→ **Task statement**
Output the lines that follow exactly as they are.

.....

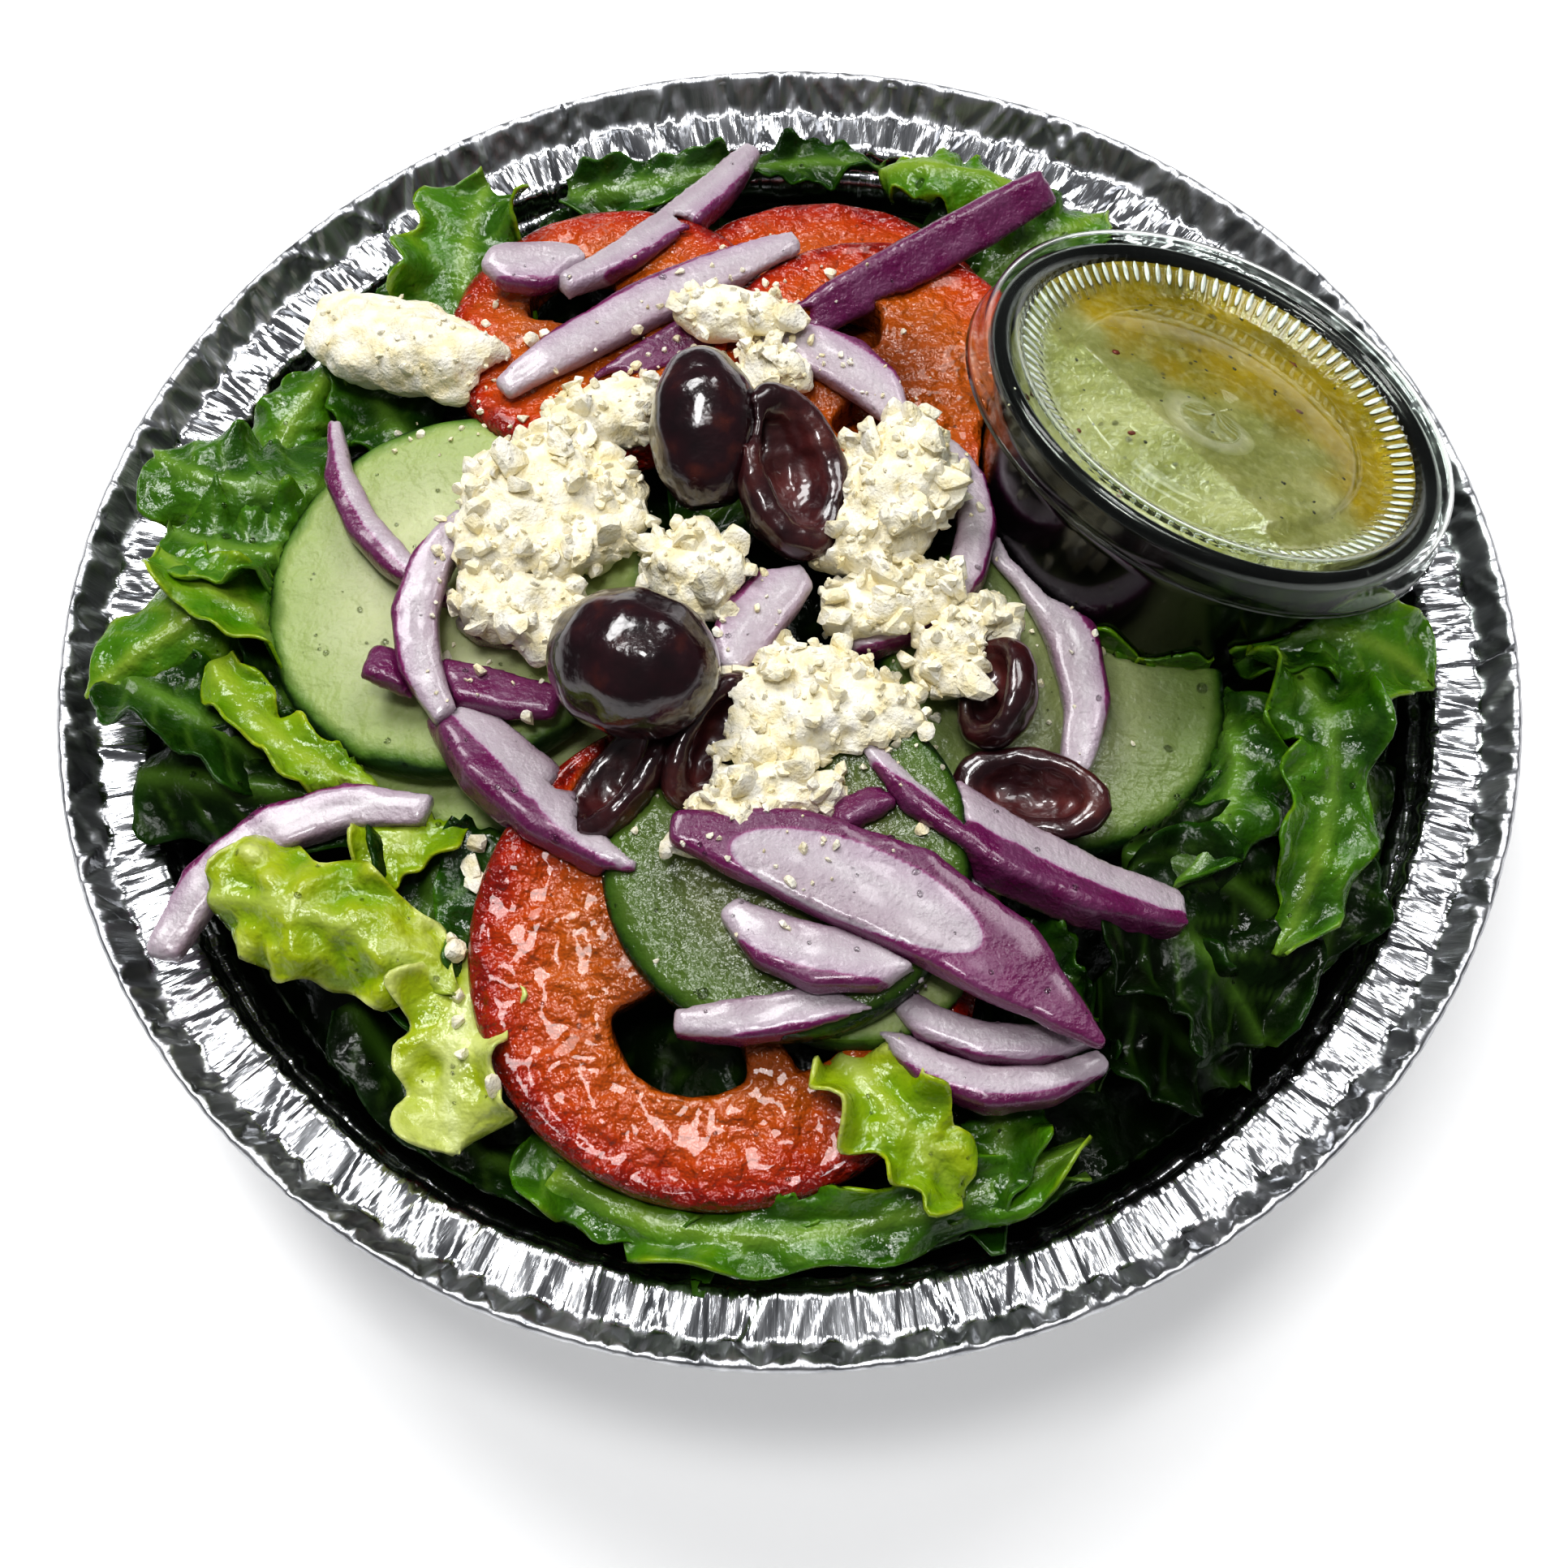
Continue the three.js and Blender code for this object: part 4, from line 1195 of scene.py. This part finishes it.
def leaf_sheet(spine, width, seed, roll, cup, ruffle, blister, tone, tip, over):
    """One leaf: a sheet along a curved rib, folded across it, ruffled at its edges and blistered between
    its veins. Returns its points, faces and masks."""
    rng = random.Random(seed)
    rows, columns = LEAF_GRID
    middle = along_curve(spine, rows)
    ahead = np.gradient(middle, axis=0)
    ahead /= np.linalg.norm(ahead, axis=1)[:, None]
    side = np.cross(ahead, (0, 0, 1))
    side /= np.linalg.norm(side, axis=1)[:, None]
    up = np.cross(side, ahead)
    lean = math.radians(roll)
    side, up = math.cos(lean) * side + math.sin(lean) * up, math.cos(lean) * up - math.sin(lean) * side
    v = np.linspace(0, 1, rows)[:, None]
    u = np.linspace(-1, 1, columns)[None, :]
    start = rng.uniform(0, 50)
    torn = np.array([noise.noise(Vector((start, 6 * t, 0))) for t in v[:, 0]])[:, None]
    torn2 = np.array([noise.noise(Vector((start + 9, 6 * t, 4))) for t in v[:, 0]])[:, None]
    outline = (1 - (1 - tip) * v**2.5) * smoothstep(v, -0.12, 0.14) * smoothstep(1 - v, -0.02, 0.16)
    half = width / 2 * outline * (1 + 0.35 * np.where(u > 0, torn, torn2))
    bend = cup * u
    across = half * np.where(np.abs(bend) > 1e-6, np.sin(bend) / (cup + 1e-9), u)
    lift = half * (1 - np.cos(bend)) / (abs(cup) + 1e-9) * np.sign(cup)
    phase = [rng.uniform(0, 6.3) for _ in range(4)]
    waves = (
        np.sin(2 * math.pi * 1.5 * v + phase[0] + 1.3 * u)
        + 0.7 * np.sin(2 * math.pi * 3.2 * v + phase[1] - 1.1 * u)
        + 0.25 * np.sin(2 * math.pi * 6.7 * v + phase[2] + phase[3] * u)
    )
    lift = lift + ruffle * np.abs(u) ** 2.2 * waves
    across = across + 0.3 * ruffle * np.abs(u) ** 2 * np.sin(2 * math.pi * 4.3 * v + phase[3])
    points = middle[:, None, :] + across[:, :, None] * side[:, None, :] + lift[:, :, None] * up[:, None, :]
    rib = np.exp(-((half * u / (0.9 + 0.7 * (1 - v))) ** 2))
    spacing = 5.5
    along = v * np.linalg.norm(middle[-1] - middle[0]) - np.abs(half * u) * 0.8
    branch = np.abs((along / spacing) % 1 - 0.5)
    veins = np.clip(1 - branch * spacing / 0.8, 0, 1) * smoothstep(np.abs(u), 1.0, 0.6)
    flat = points.reshape(-1, 3)
    swell = wander(flat, 0.2, seed) + 0.4 * wander(flat, 0.42, seed + 5)
    swell = blister * swell.reshape(rows, columns) * (1 - 0.8 * np.maximum(rib, veins))
    swell = swell + 0.7 * rib * (1 - 0.6 * v) + 0.12 * veins
    points = points + swell[:, :, None] * up[:, None, :]
    flat = points.reshape(-1, 3)
    if not over:
        flat = tuck_under(flat)
    flat = keep_in_pan(flat)
    thin_edge = 0.13 * smoothstep(np.abs(u) + 0 * v, 0.86, 1.0).reshape(-1)
    # Painted shade as well as the leaf's own tone: paler on the blisters and rib, darker in the hollows
    # between; thin edges paler.
    point_tone_and_shade = tone + 0.1 * wander(flat, 0.05, seed + 2) + 0.06 * swell.reshape(-1) + thin_edge
    faces = grid_faces(rows, columns, wrap_columns=False)
    return flat, faces, np.clip(point_tone_and_shade, 0, 1), np.maximum(rib, 0.55 * veins).reshape(-1)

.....

→ **Correct response**
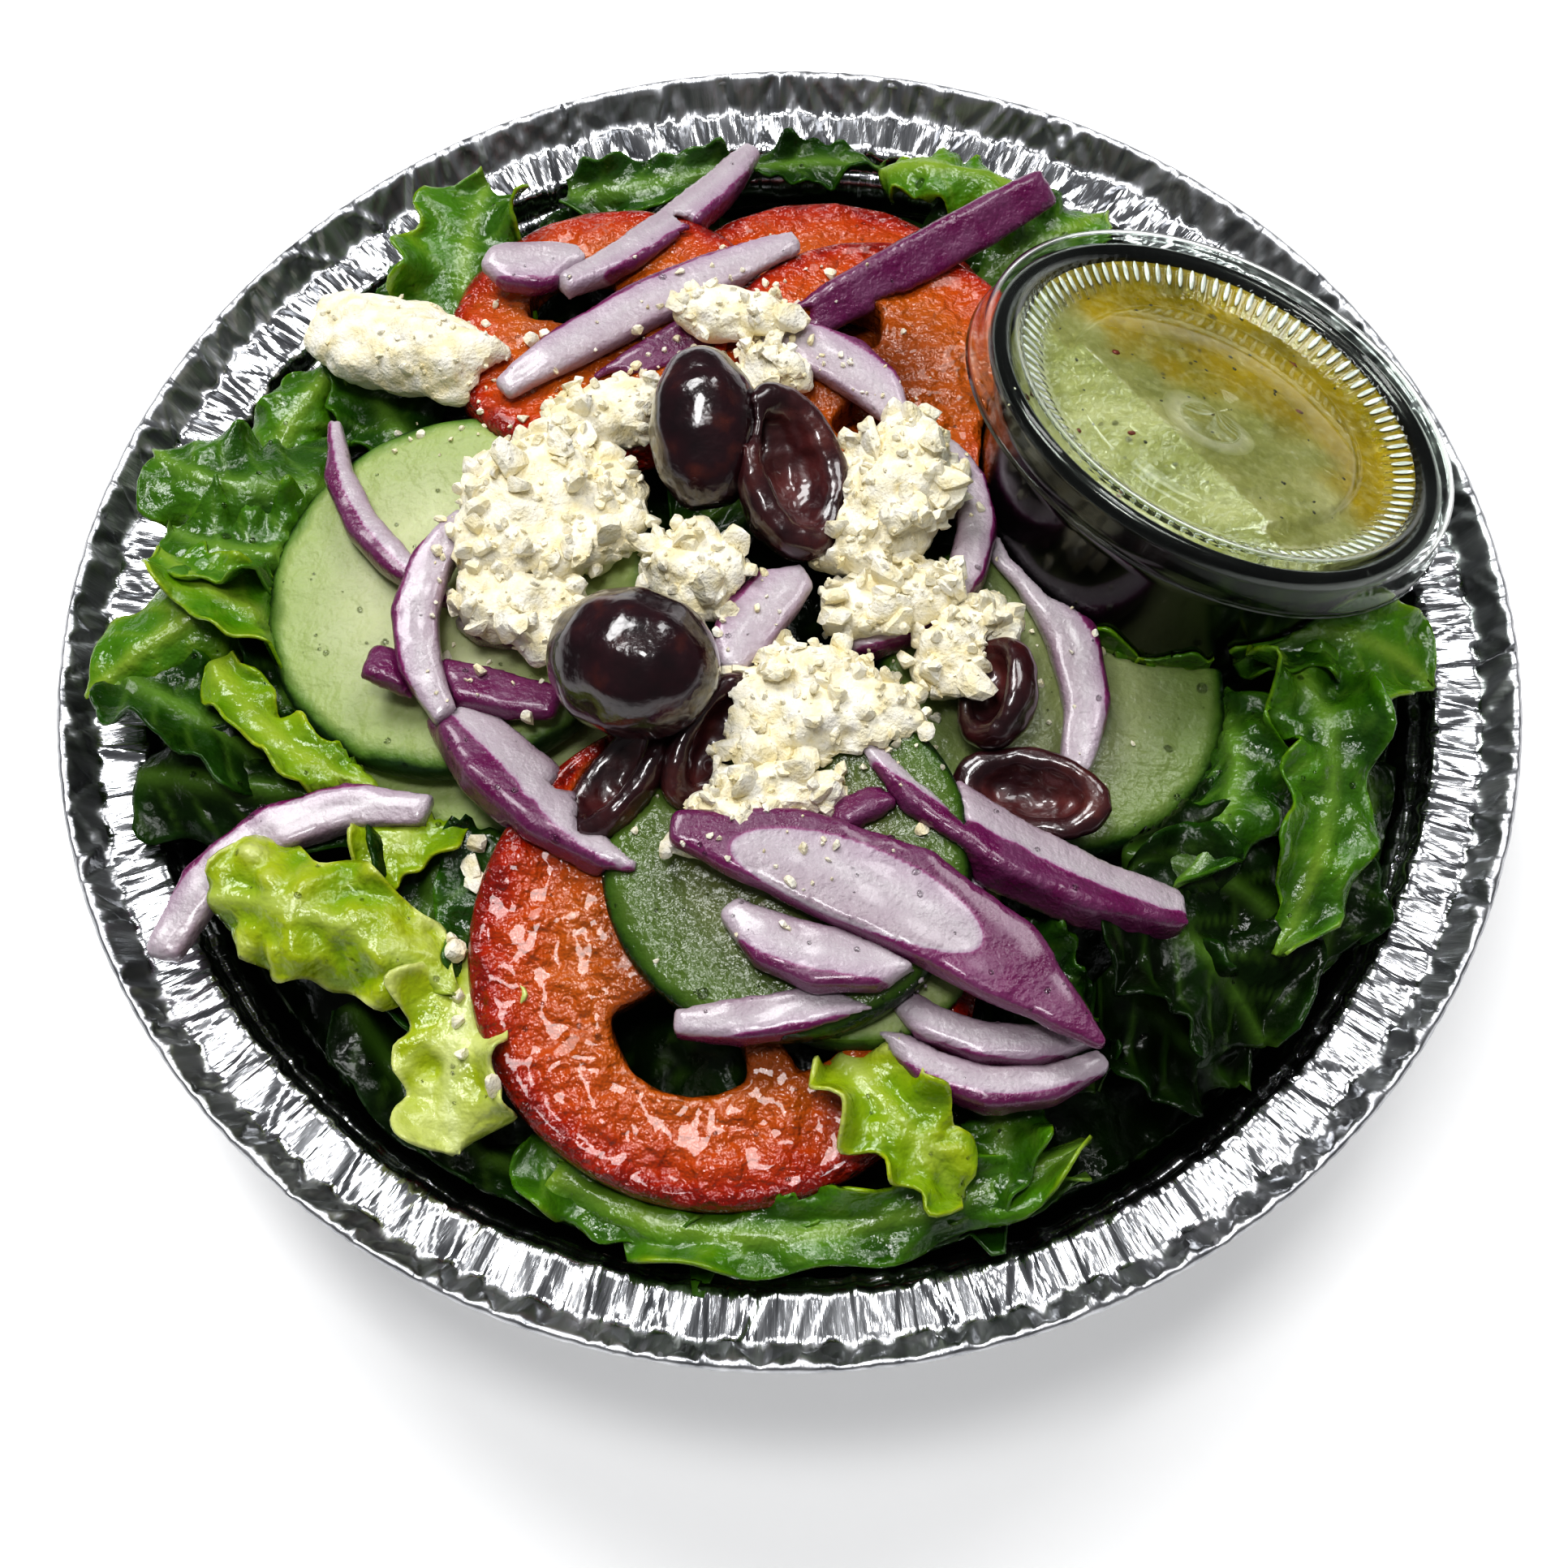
Continue the three.js and Blender code for this object: part 4, from line 1195 of scene.py. This part finishes it.
def leaf_sheet(spine, width, seed, roll, cup, ruffle, blister, tone, tip, over):
    """One leaf: a sheet along a curved rib, folded across it, ruffled at its edges and blistered between
    its veins. Returns its points, faces and masks."""
    rng = random.Random(seed)
    rows, columns = LEAF_GRID
    middle = along_curve(spine, rows)
    ahead = np.gradient(middle, axis=0)
    ahead /= np.linalg.norm(ahead, axis=1)[:, None]
    side = np.cross(ahead, (0, 0, 1))
    side /= np.linalg.norm(side, axis=1)[:, None]
    up = np.cross(side, ahead)
    lean = math.radians(roll)
    side, up = math.cos(lean) * side + math.sin(lean) * up, math.cos(lean) * up - math.sin(lean) * side
    v = np.linspace(0, 1, rows)[:, None]
    u = np.linspace(-1, 1, columns)[None, :]
    start = rng.uniform(0, 50)
    torn = np.array([noise.noise(Vector((start, 6 * t, 0))) for t in v[:, 0]])[:, None]
    torn2 = np.array([noise.noise(Vector((start + 9, 6 * t, 4))) for t in v[:, 0]])[:, None]
    outline = (1 - (1 - tip) * v**2.5) * smoothstep(v, -0.12, 0.14) * smoothstep(1 - v, -0.02, 0.16)
    half = width / 2 * outline * (1 + 0.35 * np.where(u > 0, torn, torn2))
    bend = cup * u
    across = half * np.where(np.abs(bend) > 1e-6, np.sin(bend) / (cup + 1e-9), u)
    lift = half * (1 - np.cos(bend)) / (abs(cup) + 1e-9) * np.sign(cup)
    phase = [rng.uniform(0, 6.3) for _ in range(4)]
    waves = (
        np.sin(2 * math.pi * 1.5 * v + phase[0] + 1.3 * u)
        + 0.7 * np.sin(2 * math.pi * 3.2 * v + phase[1] - 1.1 * u)
        + 0.25 * np.sin(2 * math.pi * 6.7 * v + phase[2] + phase[3] * u)
    )
    lift = lift + ruffle * np.abs(u) ** 2.2 * waves
    across = across + 0.3 * ruffle * np.abs(u) ** 2 * np.sin(2 * math.pi * 4.3 * v + phase[3])
    points = middle[:, None, :] + across[:, :, None] * side[:, None, :] + lift[:, :, None] * up[:, None, :]
    rib = np.exp(-((half * u / (0.9 + 0.7 * (1 - v))) ** 2))
    spacing = 5.5
    along = v * np.linalg.norm(middle[-1] - middle[0]) - np.abs(half * u) * 0.8
    branch = np.abs((along / spacing) % 1 - 0.5)
    veins = np.clip(1 - branch * spacing / 0.8, 0, 1) * smoothstep(np.abs(u), 1.0, 0.6)
    flat = points.reshape(-1, 3)
    swell = wander(flat, 0.2, seed) + 0.4 * wander(flat, 0.42, seed + 5)
    swell = blister * swell.reshape(rows, columns) * (1 - 0.8 * np.maximum(rib, veins))
    swell = swell + 0.7 * rib * (1 - 0.6 * v) + 0.12 * veins
    points = points + swell[:, :, None] * up[:, None, :]
    flat = points.reshape(-1, 3)
    if not over:
        flat = tuck_under(flat)
    flat = keep_in_pan(flat)
    thin_edge = 0.13 * smoothstep(np.abs(u) + 0 * v, 0.86, 1.0).reshape(-1)
    # Painted shade as well as the leaf's own tone: paler on the blisters and rib, darker in the hollows
    # between; thin edges paler.
    point_tone_and_shade = tone + 0.1 * wander(flat, 0.05, seed + 2) + 0.06 * swell.reshape(-1) + thin_edge
    faces = grid_faces(rows, columns, wrap_columns=False)
    return flat, faces, np.clip(point_tone_and_shade, 0, 1), np.maximum(rib, 0.55 * veins).reshape(-1)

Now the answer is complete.